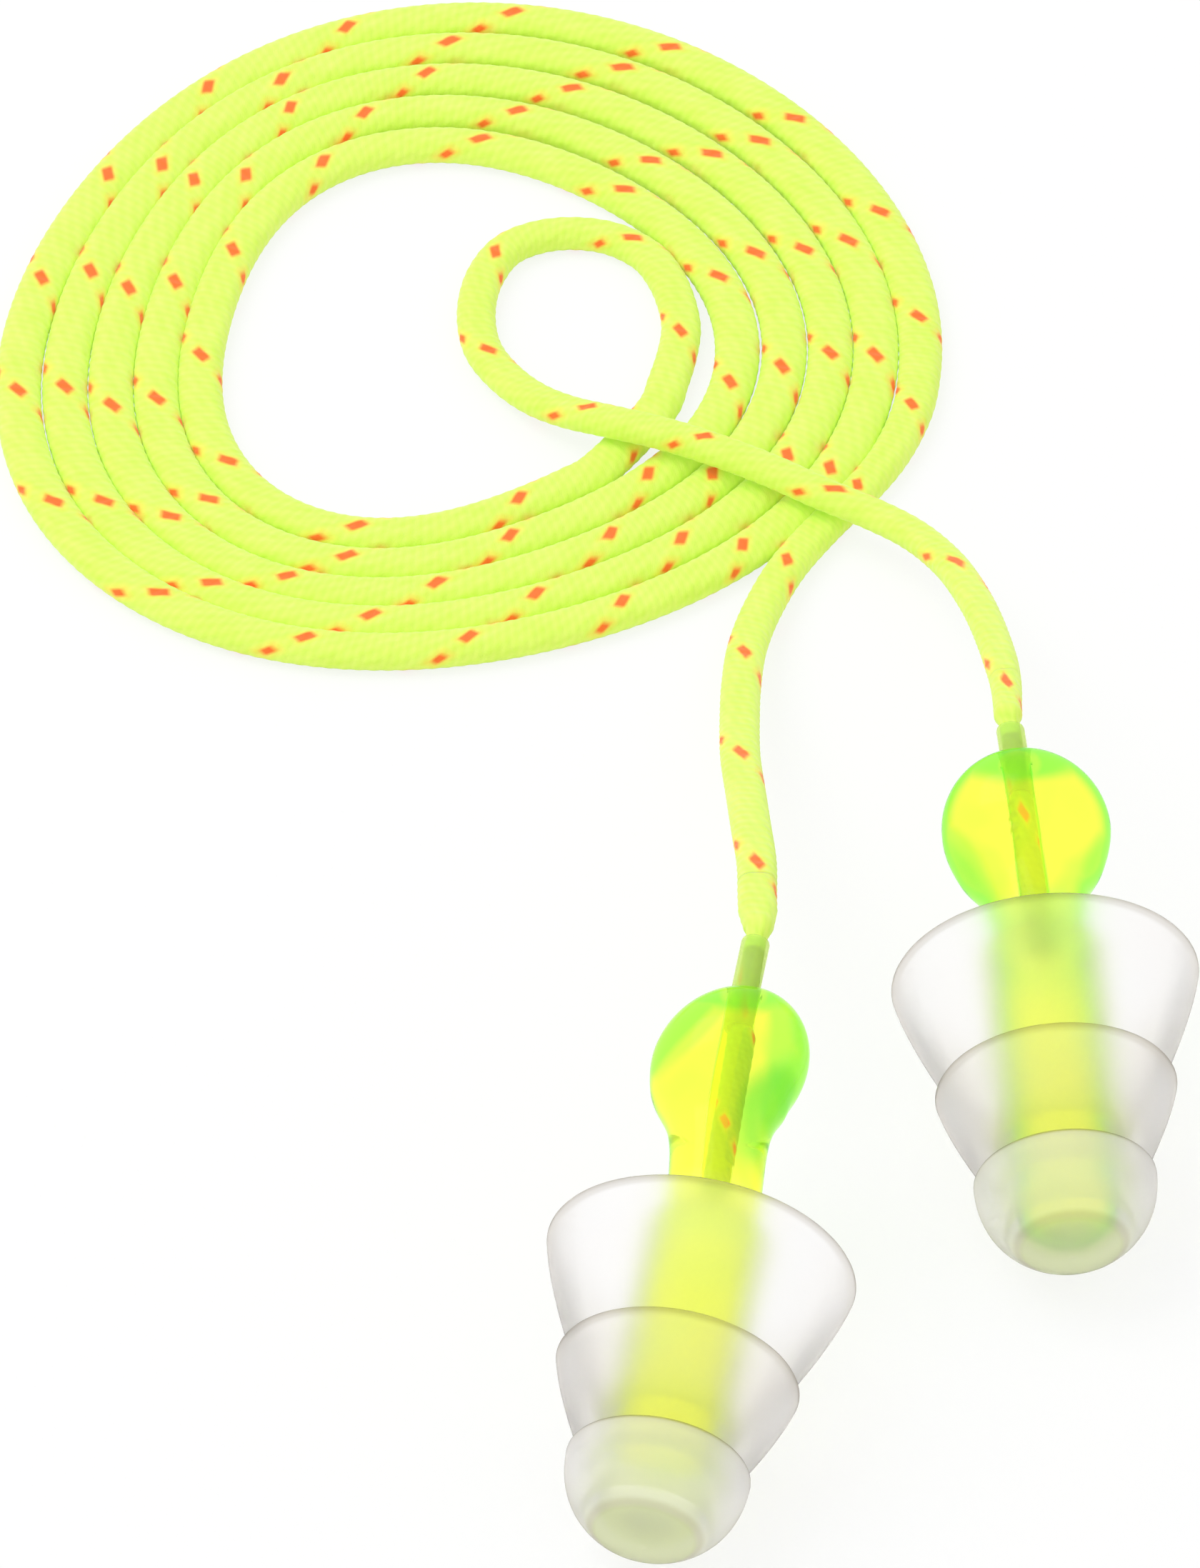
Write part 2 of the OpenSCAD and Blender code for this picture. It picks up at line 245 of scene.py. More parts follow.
coil = [coil_at(a) for a in np.arange(COIL_START, COIL_END + 1, COIL_STEP)]
LINE, ALONG = smooth_line(
    [PIVOT["left"]] + LEFT_ROUTE[::-1] + coil + RIGHT_ROUTE + [PIVOT["right"]], RING_STEP)
CORD_LENGTH = ALONG[-1]


def along_of(place):
    """How far along the cord the point nearest to a place is, in mm."""
    return ALONG[int(np.argmin(np.linalg.norm(LINE - np.array(place) / MM, axis=1)))]


# ---------------------------------------------------------------- the cord's section
COIL_FROM, COIL_TO = along_of(np.array(coil[0]) * MM), along_of(np.array(coil[-1]) * MM)
# The cord's size at its bending points, and the length over which it thickens from there
END_WIDTH, END_THICK, END_LEN = 1.2, 1.12, 3
# Width of the flat cord at places along it: (mm from the left sleeve's mouth, width)
WIDTHS = [(0, END_WIDTH), (1.5, 1.62), (8, 1.7), (COIL_FROM - 4, 1.72), (COIL_FROM + 8, 2.0),
          (COIL_TO, 1.96), (COIL_TO + 12, 1.72), (CORD_LENGTH - 42, 1.7), (CORD_LENGTH - 22, 1.55),
          (CORD_LENGTH - 6, 1.45), (CORD_LENGTH - 1, END_WIDTH), (CORD_LENGTH, END_WIDTH)]
# The section: a flat oval with OVAL below 1 for a boxier one
THICK, USUAL_WIDTH, OVAL = 1.16, 1.8, 0.8
SIDES_ROUND, FINE_SIDES = 24, 720
# The braid: a stitch's length, yarns round the cord, and the height of the relief
STITCH, YARNS, RELIEF = 0.62, 6, 0.022


def braid(u, v):
    """Height of the braid's relief, from -1 to 1, at u mm along and v turns round."""
    a, b = u / STITCH + v * YARNS, u / STITCH - v * YARNS
    return np.sin(2 * math.pi * a / 2) * np.sin(2 * math.pi * b / 2)


def even_section():
    """The cord's flat oval at evenly spaced places round it, for half a width and half a thickness of 1."""
    a = np.linspace(0, 2 * math.pi, FINE_SIDES + 1)
    c = np.sign(np.cos(a)) * np.abs(np.cos(a)) ** OVAL
    s = np.sign(np.sin(a)) * np.abs(np.sin(a)) ** OVAL
    far = np.concatenate([[0], np.cumsum(np.hypot(np.diff(c) * USUAL_WIDTH, np.diff(s) * THICK))])
    at = np.arange(SIDES_ROUND) / SIDES_ROUND * far[-1]
    return np.interp(at, far, c), np.interp(at, far, s)


EVEN_COS, EVEN_SIN = even_section()


def section_rings(line, along, width, thick):
    """Rings of the flat oval section along a line, with the braid's relief in it."""
    way = np.gradient(line, axis=0)
    way /= np.linalg.norm(way, axis=1)[:, None]
    across = np.cross(way, [0, 0, 1])
    across /= np.linalg.norm(across, axis=1)[:, None]
    over = np.cross(across, way)
    relief = RELIEF * braid(along[:, None], np.arange(SIDES_ROUND) / SIDES_ROUND)
    beside = (width[:, None] / 2 + relief) * EVEN_COS
    above = (thick[:, None] / 2 + relief) * EVEN_SIN
    return (line[:, None] + across[:, None] * beside[..., None] + over[:, None] * above[..., None]) * MM


width = np.interp(ALONG, *np.array(WIDTHS).T)
thick = np.interp(ALONG, [0, END_LEN, CORD_LENGTH - END_LEN, CORD_LENGTH],
                  [END_THICK, THICK, THICK, END_THICK])


# ---------------------------------------------------------------- materials
class Nodes:
    """The nodes of a new material or world. An input takes a plain value or another node's output."""

    def __init__(self, owner):
        owner.use_nodes = True
        self.owner, self.tree = owner, owner.node_tree
        self.tree.nodes.clear()

    def add(self, kind, inputs=None, **settings):
        node = self.tree.nodes.new(kind)
        for key, value in settings.items():
            setattr(node, key, value)
        for key, value in (inputs or {}).items():
            if isinstance(value, bpy.types.NodeSocket):
                self.tree.links.new(value, node.inputs[key])
            else:
                node.inputs[key].default_value = value
        return node

    def calc(self, operation, *values):
        return self.add("ShaderNodeMath", dict(enumerate(values)), operation=operation).outputs[0]

    def vector(self, operation, *values):
        return self.add("ShaderNodeVectorMath", dict(enumerate(values)), operation=operation).outputs

    def ramp(self, value, start, end, low=0.0, high=1.0, smooth=False):
        """low where the value is at start, high where it is at end, and even or smooth between them."""
        return self.add("ShaderNodeMapRange", {0: value, 1: start, 2: end, 3: low, 4: high},
                        interpolation_type="SMOOTHSTEP" if smooth else "LINEAR").outputs[0]

    def tint(self, amount, first, second):
        """The first colour where the amount is 0, the second where it is 1."""
        return self.add("ShaderNodeMix", {0: amount, 6: first, 7: second}, data_type="RGBA").outputs[2]

    def noise(self, place, scale, detail, **inputs):
        return self.add("ShaderNodeTexNoise", {
            "Vector": place, "Scale": scale, "Detail": detail, **inputs}).outputs[0]

    def both(self, amount, first, second):
        """A mix of two shaders."""
        return self.add("ShaderNodeMixShader", {0: amount, 1: first.outputs[0], 2: second.outputs[0]})

    def finish(self, shader, output="ShaderNodeOutputMaterial"):
        self.add(output, {"Surface": shader.outputs[0]})
        return self.owner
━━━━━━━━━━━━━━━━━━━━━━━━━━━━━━
:: SHORT PROBLEM ::
Everything from the first line of the data through the line containing "return ALONG[int(np.argmin(np.linalg.norm(LINE - np.array(place)" should be echoed exactly. Add nothing.

:: FINISHED ANSWER ::
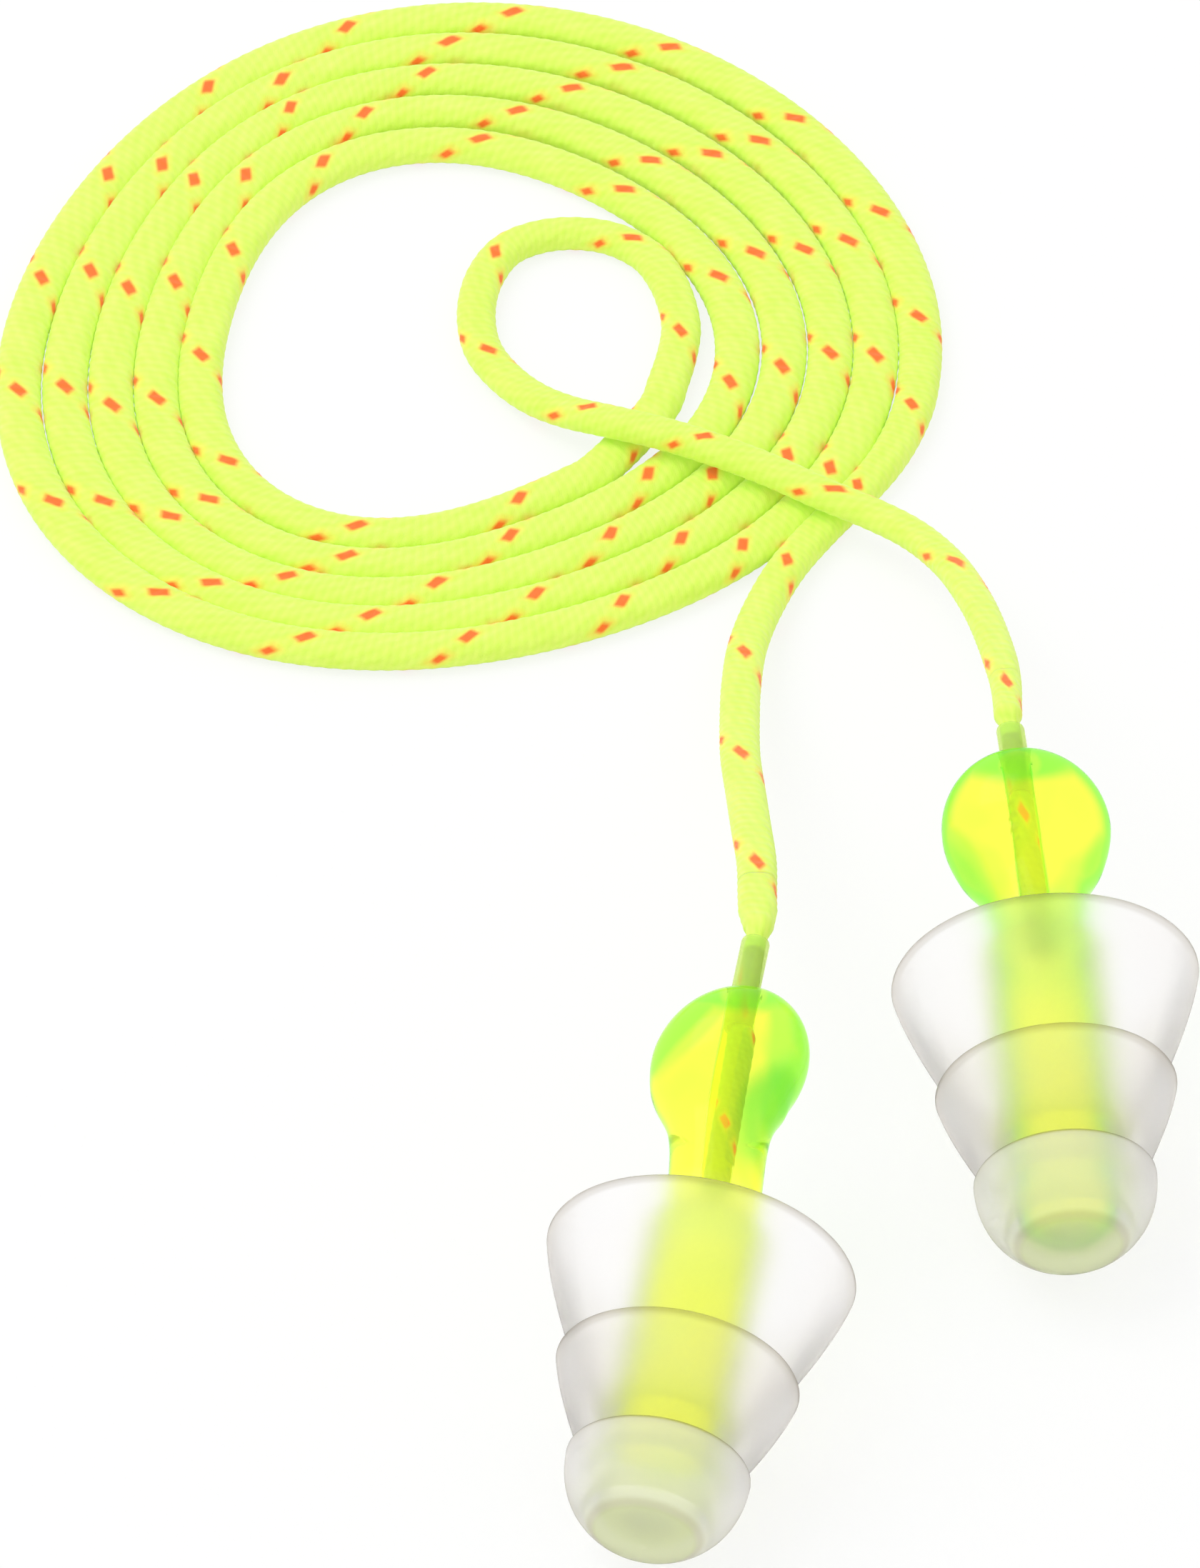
Write part 2 of the OpenSCAD and Blender code for this picture. It picks up at line 245 of scene.py. More parts follow.
coil = [coil_at(a) for a in np.arange(COIL_START, COIL_END + 1, COIL_STEP)]
LINE, ALONG = smooth_line(
    [PIVOT["left"]] + LEFT_ROUTE[::-1] + coil + RIGHT_ROUTE + [PIVOT["right"]], RING_STEP)
CORD_LENGTH = ALONG[-1]


def along_of(place):
    """How far along the cord the point nearest to a place is, in mm."""
    return ALONG[int(np.argmin(np.linalg.norm(LINE - np.array(place) / MM, axis=1)))]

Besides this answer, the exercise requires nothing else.